The title of this new album speaks directly to this thinking with words like “fury” and “rise” right up front.
I’ve had the title for this album for two years. This is my second album and I already know the title of my third. I look at Africa and I read and I know what we’ll need in two years and I’m working towards that already.
You need to have a plan if you want to build anything of substance. It doesn’t work to do it in the moment.
That’s why I think African music is so different from other music. We play our new songs for a year or more before going into the studio, so we’re prepared and we’re not writing songs in the studio like so many other artists. Commercial songs aren’t written with any other purpose than to make profit. To make good music for the world you have to make good music IN the outside world not the studio. We’re not just thinking of a catchy hook. We’re living this music for a year before we go into a studio.

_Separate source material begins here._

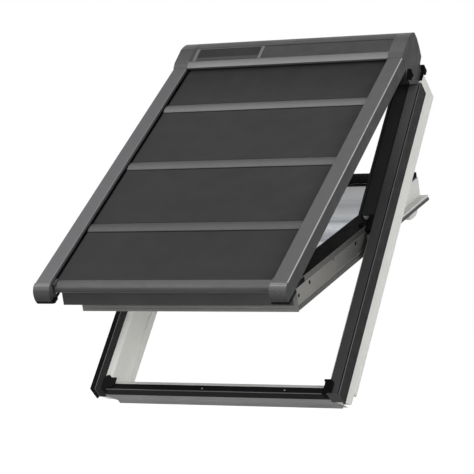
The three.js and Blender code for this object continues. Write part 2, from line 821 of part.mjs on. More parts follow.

It’s a much harder path than just making music for profit.
It’s true. Most people just think you’re crazy and don’t want to touch you [laughs].
The kind of music you make must draw the attention of the government in Nigeria. Does it pose any danger for you, your family or band to be so outspoken?
Yes, of course, the leaders are unhappy about it. It’s not easy to be a political activist in Nigeria. The means of getting your music out are all owned by the government – radio, TV, newspapers. So, if you’re preaching something they don’t like they don’t let you get any publicity. You get put in the back. It’s hard, but the truth is I don’t give a fuck. I do my thing and history will be my judge.